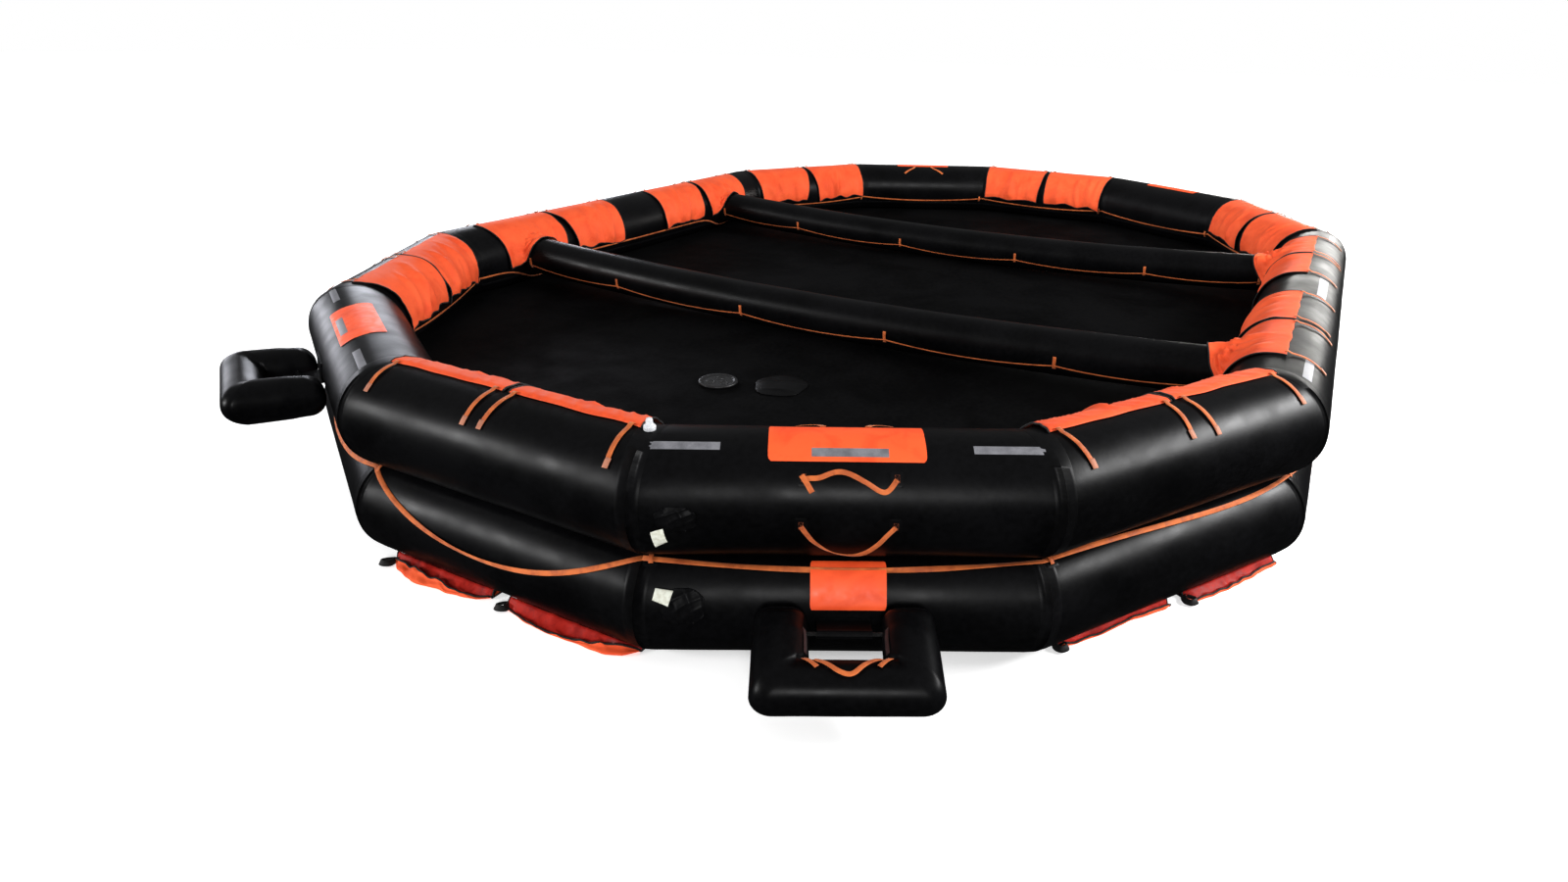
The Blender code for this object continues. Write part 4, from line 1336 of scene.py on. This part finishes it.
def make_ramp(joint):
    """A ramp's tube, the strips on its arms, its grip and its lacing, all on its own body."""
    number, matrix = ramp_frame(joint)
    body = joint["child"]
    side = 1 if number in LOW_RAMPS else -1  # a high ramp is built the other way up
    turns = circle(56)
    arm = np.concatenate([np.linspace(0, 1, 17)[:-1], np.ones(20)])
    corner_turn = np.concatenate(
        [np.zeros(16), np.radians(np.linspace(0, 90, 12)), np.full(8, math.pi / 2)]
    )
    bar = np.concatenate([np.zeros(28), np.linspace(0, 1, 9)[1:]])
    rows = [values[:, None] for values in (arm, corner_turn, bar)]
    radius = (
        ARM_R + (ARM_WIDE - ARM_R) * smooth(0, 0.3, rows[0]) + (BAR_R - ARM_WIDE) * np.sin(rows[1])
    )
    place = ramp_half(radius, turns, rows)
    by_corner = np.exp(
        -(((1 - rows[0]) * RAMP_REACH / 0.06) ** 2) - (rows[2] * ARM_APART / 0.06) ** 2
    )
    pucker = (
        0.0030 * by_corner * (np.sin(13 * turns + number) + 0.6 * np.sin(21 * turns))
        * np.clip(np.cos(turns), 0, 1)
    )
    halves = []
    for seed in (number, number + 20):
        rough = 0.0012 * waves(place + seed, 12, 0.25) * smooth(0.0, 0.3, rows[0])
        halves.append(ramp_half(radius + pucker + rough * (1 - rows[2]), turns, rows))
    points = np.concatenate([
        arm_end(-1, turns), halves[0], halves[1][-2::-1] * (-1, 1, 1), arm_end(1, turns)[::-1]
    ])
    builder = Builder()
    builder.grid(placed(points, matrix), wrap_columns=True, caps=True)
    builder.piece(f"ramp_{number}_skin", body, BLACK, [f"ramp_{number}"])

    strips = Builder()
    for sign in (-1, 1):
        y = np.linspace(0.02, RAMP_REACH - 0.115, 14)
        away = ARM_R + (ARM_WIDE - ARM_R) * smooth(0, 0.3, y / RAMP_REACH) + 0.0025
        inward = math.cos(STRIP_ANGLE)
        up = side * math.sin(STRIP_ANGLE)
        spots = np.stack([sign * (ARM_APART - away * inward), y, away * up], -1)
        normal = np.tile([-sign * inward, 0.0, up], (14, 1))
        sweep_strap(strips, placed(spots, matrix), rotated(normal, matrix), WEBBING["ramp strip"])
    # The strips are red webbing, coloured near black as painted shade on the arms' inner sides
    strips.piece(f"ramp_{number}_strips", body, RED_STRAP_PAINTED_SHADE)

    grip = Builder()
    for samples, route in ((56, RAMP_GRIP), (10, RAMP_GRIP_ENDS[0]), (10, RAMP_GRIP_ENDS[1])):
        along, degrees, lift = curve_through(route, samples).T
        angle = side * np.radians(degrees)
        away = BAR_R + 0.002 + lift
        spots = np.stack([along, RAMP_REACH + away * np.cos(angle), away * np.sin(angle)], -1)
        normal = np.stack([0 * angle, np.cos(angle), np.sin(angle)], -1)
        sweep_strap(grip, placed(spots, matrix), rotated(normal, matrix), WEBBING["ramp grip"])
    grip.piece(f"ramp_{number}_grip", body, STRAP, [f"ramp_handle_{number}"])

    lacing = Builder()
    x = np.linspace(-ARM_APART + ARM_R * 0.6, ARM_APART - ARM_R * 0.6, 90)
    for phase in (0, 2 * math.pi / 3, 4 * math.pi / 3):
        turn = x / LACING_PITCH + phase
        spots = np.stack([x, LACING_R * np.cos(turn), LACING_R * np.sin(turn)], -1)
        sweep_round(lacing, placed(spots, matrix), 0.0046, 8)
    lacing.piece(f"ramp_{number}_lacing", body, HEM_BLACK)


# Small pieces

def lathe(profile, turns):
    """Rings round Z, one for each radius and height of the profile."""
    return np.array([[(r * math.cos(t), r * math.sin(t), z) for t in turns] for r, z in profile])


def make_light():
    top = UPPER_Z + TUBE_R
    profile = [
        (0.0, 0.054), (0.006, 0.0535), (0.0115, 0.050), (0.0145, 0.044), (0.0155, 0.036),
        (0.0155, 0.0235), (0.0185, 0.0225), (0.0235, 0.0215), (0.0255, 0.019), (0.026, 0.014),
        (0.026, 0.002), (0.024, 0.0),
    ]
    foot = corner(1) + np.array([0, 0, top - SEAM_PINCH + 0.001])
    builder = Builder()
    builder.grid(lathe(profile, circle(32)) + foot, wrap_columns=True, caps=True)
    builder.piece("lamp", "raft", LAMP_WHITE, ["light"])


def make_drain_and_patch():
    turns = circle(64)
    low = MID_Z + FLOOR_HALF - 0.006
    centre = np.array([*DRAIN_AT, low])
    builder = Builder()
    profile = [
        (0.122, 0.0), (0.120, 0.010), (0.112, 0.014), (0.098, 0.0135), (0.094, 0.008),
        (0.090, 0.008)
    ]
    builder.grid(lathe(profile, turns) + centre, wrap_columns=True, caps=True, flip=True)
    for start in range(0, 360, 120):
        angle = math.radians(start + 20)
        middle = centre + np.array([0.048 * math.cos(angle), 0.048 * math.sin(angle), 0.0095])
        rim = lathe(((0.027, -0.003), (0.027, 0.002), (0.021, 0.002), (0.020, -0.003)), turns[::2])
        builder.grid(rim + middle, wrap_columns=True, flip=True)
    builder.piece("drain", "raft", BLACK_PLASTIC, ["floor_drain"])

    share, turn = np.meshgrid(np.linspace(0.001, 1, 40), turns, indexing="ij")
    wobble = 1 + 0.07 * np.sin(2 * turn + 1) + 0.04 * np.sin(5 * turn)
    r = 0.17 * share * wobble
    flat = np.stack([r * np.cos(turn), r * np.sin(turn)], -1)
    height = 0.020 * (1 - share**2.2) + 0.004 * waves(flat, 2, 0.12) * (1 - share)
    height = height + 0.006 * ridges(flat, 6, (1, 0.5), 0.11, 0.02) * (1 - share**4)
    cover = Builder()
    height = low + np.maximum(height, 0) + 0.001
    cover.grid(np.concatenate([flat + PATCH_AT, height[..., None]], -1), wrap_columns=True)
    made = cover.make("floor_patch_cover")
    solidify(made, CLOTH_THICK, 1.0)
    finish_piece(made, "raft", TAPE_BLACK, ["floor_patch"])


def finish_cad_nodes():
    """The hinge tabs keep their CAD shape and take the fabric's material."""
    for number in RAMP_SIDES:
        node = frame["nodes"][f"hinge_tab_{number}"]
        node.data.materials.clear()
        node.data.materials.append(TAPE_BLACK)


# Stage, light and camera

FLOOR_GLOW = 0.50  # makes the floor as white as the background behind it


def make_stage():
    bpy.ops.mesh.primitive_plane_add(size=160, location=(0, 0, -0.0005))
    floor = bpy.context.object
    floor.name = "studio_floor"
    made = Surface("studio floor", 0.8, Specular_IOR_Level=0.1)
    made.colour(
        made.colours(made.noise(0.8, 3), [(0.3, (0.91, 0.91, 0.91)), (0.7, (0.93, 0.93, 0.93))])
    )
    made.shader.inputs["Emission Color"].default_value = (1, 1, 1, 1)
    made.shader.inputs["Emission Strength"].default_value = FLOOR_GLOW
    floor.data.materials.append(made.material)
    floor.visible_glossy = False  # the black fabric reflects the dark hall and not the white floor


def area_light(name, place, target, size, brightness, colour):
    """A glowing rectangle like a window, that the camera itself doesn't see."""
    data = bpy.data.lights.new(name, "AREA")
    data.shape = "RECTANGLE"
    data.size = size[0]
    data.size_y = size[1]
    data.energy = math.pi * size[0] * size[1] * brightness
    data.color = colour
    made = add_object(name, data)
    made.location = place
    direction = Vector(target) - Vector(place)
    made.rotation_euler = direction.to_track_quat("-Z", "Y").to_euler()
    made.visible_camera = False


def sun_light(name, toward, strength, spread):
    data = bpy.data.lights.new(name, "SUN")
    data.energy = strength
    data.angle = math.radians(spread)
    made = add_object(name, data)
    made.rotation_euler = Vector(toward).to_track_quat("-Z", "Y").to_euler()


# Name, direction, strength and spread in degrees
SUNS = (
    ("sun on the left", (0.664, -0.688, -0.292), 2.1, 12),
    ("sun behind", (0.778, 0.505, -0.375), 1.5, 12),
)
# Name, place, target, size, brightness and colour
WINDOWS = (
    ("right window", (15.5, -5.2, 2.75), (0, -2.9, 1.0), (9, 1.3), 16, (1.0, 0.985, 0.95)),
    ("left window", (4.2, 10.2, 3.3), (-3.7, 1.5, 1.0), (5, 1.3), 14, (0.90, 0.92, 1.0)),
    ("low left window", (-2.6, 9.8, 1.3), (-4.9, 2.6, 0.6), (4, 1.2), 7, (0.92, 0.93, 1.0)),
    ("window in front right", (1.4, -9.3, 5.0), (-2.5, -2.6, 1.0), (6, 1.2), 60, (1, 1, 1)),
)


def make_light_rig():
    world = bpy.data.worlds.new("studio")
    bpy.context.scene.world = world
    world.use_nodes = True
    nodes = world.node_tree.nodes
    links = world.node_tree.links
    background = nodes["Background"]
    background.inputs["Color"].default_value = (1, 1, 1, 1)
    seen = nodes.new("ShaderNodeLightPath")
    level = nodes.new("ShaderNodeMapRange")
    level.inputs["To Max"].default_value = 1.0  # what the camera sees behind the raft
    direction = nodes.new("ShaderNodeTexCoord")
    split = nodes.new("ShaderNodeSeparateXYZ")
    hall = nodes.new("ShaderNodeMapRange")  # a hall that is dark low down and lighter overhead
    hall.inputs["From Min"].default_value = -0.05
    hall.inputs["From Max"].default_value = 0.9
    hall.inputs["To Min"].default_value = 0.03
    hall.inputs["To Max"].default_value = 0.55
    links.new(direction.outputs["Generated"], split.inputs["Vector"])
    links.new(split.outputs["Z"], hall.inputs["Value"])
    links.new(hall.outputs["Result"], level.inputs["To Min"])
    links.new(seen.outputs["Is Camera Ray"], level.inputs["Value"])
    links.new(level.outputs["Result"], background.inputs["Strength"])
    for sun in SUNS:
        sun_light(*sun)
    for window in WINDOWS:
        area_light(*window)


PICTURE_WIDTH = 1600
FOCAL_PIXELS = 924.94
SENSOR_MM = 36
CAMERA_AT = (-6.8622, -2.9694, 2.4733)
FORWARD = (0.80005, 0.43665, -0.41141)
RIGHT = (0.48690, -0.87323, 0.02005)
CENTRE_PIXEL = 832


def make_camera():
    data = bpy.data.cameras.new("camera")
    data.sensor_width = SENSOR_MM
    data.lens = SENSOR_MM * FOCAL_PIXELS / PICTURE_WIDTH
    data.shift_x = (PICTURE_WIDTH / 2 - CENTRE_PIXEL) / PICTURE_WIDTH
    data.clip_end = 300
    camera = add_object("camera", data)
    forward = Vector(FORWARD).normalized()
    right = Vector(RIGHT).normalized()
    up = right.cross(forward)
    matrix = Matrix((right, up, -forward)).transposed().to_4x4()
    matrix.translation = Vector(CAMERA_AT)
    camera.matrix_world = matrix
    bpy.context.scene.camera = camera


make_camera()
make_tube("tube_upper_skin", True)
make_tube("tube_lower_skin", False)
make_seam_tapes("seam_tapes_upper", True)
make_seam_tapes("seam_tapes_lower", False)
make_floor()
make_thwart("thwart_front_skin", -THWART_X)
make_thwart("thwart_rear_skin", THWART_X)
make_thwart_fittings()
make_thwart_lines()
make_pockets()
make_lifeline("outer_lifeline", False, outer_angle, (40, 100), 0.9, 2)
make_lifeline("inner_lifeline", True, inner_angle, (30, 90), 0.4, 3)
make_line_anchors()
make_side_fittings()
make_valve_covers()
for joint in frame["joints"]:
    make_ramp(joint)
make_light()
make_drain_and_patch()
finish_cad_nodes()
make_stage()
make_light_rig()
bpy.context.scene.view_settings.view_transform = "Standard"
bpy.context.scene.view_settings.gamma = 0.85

* TO BE DONE:
Return a copy of every line that includes the word "scene".

* ANSWER TO THIS PROBLEM:
The Blender code for this object continues. Write part 4, from line 1336 of scene.py on. This part finishes it.
    bpy.context.scene.world = world
    bpy.context.scene.camera = camera
bpy.context.scene.view_settings.view_transform = "Standard"
bpy.context.scene.view_settings.gamma = 0.85